Don't underestimate the power of doodling. In a democracy, Mo Willems says, "voting is a lot like doodling. It's a form of self-expression, and you discover sort of who you really are as you do it." On Election Day (7 p.m. ET/4 p.m. PT) on the Kennedy Center's website, Willems will encourage self-expression for anyone who tunes in to Democracy Doodle 2020, regardless of age or political persuasion.
Willems says they'll do three drawing exercises, each accompanied by a different musician from the National Symphony Orchestra. As the Kennedy Center's education artist-in-residence, Willems has been encouraging kids to take regular doodle breaks since the early days of the pandemic.
In a video series called Lunch Doodles With Mo Willems!, he held guided drawing sessions from his studio. He sits at a table, pulls out a blank sheet of paper, selects a marker and starts doodling, encouraging children at home to do the same.
With his oddball sense of humor, Willems calmly answers kids' questions and talks about his career as an animator and writer for Sesame Street and creating The Pigeon and Elephant & Piggie books. Lunch Doodles has been so popular, Willems followed it up with similar series: Thank You Thursdays, The Yo-Yo Mo Show with cellist Yo-Yo Ma and, most recently, The Small Works Project.
"I tend to think of my books as questions I don't know the answers to and these videos are sort of me reflecting," Willems said in an interview. "I'm going to be anxious on Nov. 3. And I know that they're going to be a lot of families and kids learning new vocabulary words, while parents are yelling at the screens. And I thought, you know, 'I could use a break, and if I could use a break, then maybe other people could as well.' "
Willems says he's prepared three "really simple exercises for us all to do together and to share while we listen to this music being performed." The National Symphony Orchestra musicians — Mahoko Eguchi (viola), Abel Pereira (horn) and Jamie Roberts (oboe) — have each selected a piece of "music to doodle to." The pieces aren't necessarily traditional patriotic music intended to celebrate democracy.
For Willems, "Any time we express ourselves, that's a form of patriotism." Just like voting.
Willems hopes the 20-minute, election night doodle session will be cathartic for everyone, himself included.

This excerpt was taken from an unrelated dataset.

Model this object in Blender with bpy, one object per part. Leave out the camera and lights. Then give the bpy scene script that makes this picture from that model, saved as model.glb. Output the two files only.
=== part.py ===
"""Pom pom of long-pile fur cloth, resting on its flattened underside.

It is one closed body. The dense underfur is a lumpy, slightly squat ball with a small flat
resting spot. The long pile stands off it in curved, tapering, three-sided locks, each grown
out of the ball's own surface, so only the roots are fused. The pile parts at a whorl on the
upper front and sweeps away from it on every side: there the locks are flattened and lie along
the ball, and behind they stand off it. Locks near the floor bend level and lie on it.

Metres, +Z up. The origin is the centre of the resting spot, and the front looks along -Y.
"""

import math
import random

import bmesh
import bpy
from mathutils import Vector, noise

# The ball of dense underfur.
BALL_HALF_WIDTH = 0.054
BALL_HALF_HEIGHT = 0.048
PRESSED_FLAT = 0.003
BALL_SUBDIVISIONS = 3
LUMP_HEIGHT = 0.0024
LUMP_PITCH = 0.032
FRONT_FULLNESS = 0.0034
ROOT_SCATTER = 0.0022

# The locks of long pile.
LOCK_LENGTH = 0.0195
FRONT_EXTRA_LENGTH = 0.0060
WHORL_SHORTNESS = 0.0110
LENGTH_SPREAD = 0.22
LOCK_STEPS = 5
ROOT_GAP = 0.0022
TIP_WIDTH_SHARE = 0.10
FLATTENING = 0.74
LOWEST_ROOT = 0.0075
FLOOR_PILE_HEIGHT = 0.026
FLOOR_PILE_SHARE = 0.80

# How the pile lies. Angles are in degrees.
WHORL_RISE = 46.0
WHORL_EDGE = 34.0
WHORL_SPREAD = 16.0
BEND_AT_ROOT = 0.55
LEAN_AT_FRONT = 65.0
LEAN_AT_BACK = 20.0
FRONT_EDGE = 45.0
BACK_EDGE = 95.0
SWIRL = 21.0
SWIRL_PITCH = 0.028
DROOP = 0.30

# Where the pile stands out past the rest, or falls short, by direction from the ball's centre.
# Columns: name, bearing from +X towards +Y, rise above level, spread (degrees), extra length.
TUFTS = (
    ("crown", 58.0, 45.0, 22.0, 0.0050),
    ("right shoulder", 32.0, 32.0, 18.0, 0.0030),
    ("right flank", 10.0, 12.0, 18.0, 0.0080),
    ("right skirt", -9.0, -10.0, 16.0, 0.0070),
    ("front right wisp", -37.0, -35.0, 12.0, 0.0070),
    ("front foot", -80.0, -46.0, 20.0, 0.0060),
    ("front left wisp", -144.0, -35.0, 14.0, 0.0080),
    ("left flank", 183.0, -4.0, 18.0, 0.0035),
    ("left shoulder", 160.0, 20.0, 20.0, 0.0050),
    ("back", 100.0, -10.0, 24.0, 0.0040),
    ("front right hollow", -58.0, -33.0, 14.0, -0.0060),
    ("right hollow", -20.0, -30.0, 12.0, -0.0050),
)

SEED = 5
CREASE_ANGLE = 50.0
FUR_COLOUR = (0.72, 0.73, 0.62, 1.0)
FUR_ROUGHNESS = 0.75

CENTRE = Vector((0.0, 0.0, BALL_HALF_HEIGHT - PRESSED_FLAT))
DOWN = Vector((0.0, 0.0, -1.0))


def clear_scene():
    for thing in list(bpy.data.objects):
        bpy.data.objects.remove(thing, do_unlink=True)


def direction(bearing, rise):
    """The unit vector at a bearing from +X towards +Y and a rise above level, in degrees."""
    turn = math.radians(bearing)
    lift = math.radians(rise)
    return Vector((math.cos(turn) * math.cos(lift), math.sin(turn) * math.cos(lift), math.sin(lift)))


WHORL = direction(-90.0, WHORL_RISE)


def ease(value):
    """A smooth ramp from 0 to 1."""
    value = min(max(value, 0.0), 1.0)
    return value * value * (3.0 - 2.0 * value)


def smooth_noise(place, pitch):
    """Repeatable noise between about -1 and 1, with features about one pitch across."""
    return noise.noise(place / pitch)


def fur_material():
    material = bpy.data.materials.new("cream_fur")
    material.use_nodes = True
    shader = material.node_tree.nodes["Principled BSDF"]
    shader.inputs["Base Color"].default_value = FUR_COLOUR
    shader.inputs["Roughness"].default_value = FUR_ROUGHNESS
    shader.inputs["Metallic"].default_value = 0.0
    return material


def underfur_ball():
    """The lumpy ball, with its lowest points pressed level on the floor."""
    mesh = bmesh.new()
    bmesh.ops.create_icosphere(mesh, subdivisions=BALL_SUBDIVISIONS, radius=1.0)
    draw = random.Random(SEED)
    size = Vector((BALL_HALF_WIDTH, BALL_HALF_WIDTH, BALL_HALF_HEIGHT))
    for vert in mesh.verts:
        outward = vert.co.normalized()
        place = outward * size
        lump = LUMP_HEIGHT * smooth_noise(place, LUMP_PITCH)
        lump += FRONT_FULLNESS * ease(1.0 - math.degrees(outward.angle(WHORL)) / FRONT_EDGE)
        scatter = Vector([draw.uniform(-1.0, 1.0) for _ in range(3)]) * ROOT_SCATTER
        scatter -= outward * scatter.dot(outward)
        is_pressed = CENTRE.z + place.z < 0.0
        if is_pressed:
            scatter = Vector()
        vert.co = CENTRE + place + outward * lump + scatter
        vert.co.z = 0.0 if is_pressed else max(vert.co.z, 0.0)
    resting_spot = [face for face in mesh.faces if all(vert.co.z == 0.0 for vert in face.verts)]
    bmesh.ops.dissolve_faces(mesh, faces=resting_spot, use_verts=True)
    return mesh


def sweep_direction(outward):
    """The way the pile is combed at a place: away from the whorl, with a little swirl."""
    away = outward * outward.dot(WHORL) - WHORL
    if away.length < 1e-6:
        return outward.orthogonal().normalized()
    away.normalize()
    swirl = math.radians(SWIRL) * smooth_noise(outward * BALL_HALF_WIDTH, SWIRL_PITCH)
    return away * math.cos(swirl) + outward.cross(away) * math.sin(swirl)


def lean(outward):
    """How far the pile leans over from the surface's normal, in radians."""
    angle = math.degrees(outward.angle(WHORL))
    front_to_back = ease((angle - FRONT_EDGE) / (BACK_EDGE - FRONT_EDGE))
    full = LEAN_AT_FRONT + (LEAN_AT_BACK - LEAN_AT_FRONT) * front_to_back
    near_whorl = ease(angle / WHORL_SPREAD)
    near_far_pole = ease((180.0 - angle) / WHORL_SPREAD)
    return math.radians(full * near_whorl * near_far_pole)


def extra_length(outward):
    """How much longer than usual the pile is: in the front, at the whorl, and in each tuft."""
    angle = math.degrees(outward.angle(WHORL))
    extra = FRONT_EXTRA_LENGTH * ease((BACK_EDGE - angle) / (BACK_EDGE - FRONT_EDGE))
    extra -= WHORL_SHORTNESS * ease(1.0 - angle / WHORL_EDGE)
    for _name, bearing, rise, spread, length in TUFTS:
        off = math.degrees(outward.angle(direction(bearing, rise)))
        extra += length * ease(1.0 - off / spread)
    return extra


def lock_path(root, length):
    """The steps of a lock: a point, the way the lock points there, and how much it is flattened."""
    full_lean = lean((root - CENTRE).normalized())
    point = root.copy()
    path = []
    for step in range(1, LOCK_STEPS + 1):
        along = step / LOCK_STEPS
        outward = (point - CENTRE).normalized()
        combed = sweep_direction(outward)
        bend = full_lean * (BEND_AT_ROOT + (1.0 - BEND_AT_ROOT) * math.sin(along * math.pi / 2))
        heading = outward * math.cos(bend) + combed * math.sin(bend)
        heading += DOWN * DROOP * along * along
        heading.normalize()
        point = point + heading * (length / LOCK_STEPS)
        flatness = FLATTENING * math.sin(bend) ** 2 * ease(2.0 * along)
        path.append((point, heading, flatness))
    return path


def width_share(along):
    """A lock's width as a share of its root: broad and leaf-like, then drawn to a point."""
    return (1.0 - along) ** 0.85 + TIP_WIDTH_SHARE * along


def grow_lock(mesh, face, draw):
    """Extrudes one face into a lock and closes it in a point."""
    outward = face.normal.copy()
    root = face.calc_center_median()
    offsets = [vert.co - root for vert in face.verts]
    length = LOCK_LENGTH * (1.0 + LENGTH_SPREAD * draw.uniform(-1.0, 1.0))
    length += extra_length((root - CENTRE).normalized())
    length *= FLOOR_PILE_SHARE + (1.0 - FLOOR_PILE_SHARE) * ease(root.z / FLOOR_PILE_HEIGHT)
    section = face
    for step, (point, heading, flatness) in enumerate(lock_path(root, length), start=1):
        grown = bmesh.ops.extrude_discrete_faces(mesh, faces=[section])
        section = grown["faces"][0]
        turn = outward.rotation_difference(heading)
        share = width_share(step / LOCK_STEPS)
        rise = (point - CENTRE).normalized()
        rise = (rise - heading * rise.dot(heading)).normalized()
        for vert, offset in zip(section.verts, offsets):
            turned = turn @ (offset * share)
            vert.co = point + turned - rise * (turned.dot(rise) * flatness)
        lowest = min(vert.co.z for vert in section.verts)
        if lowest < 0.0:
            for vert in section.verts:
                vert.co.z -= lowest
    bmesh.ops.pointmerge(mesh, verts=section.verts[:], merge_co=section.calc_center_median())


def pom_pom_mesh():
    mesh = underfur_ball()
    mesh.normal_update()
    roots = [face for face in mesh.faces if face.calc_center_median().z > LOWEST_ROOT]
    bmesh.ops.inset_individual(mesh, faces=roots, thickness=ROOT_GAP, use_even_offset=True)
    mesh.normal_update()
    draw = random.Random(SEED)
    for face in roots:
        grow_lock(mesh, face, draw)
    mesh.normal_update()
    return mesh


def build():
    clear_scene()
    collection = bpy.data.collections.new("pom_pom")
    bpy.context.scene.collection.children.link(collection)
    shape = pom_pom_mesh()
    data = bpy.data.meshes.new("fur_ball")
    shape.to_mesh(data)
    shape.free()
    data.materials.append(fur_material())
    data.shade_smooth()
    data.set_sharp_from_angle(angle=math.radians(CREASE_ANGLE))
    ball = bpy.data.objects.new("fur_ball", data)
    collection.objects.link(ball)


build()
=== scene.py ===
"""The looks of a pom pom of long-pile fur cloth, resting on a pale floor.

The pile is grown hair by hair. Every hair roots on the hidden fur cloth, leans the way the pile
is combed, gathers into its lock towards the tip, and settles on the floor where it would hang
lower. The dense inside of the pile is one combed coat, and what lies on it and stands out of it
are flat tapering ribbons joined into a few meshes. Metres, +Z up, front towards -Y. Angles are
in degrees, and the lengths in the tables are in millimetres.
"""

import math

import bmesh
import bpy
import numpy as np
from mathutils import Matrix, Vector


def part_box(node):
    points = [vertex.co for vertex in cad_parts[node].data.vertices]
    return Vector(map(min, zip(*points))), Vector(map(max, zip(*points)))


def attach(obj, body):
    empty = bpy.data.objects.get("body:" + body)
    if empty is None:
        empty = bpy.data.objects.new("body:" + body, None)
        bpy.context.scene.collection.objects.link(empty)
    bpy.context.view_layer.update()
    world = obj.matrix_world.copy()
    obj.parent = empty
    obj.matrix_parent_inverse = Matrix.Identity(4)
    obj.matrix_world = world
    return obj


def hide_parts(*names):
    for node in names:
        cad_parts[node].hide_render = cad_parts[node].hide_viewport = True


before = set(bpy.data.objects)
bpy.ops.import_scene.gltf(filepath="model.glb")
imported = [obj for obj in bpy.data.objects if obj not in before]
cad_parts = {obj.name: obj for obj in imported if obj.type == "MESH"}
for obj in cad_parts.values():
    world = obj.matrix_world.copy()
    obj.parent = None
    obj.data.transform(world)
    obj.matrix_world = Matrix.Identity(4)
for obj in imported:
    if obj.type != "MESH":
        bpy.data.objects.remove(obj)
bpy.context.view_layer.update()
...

He says, like so many others, he's "muddling through these years, these months. I'm doing my best." But he adds, "My battery is running at 20%."
RACHEL MARTIN, HOST:
All right. So a lot of people tonight are going to be anxiously awaiting for some election results to come in. You know what might help ease that anxiety? Doodling, seriously. Children's book author Mo Willems is the master of this particular art form. He did these virtual doodling lessons for kids early in the pandemic, and now he is coming to the rescue again. Here's NPR's Elizabeth Blair.
ELIZABETH BLAIR, BYLINE: You might know Mo Willems from his charming oddball children's books like "Don't Let The Pigeon Drive The Bus!" He's also the Kennedy Center's education artist in residence. When the pandemic hit, Willems started a video series called "Lunch Doodles," where he guides kids through drawing exercises.
(SOUNDBITE OF ARCHIVED RECORDING)
MO WILLEMS: You're going to need some paper, crayons or a pen or a marker, so that we can just sort of do this together.
BLAIR: These videos have been watched millions of times, but Willems says he does them as much for himself to keep his own spirits up as for the kids watching. And he says tonight, he'll really need to doodle.
WILLEMS: These videos are sort of me reflecting. Like, I'm going to be anxious, and I thought, you know, I could use a break. And if I could use a break, then maybe other people could as well.
BLAIR: With help from the National Symphony Orchestra, he's calling it "Democracy Doodle 2020."
WILLEMS: We're going to do three exercises that are going to be accompanied by musicians. We have a violist...
(SOUNDBITE OF VIOLA)
WILLEMS: ...An oboist....
(SOUNDBITE OF OBOE)
WILLEMS: ...And I guess you would call it a French hornist. I don't think that that's the actual term, but I'm now saying French hornist.
BLAIR: There's no right or wrong in a Mo Willems doodle session.
(SOUNDBITE OF FRENCH HORN)
BLAIR: Willems' lunch doodles videos have been used by teachers, caregivers and libraries. Fans have sent him examples of their work. He says he's heartened they're taking pride in their illustrations.
WILLEMS: Drawing and doodling and writing are one of the few things that a kid can do for real. You know, a kid can want to be an astronaut, but a kid cannot astronaut. But a kid can be an author and illustrator just by putting pen to paper.
BLAIR: Most of the authors and illustrators who doodle along with Willems tonight probably aren't old enough to vote, but he says they will be exercising their rights.
WILLEMS: Voting is a lot like doodling. It's a form of self-expression, and you discover sort of who you really are as you do it.
BLAIR: "Democracy Doodle 2020" will be on the Kennedy Center's website for anyone of any age or political persuasion. Elizabeth Blair, NPR News.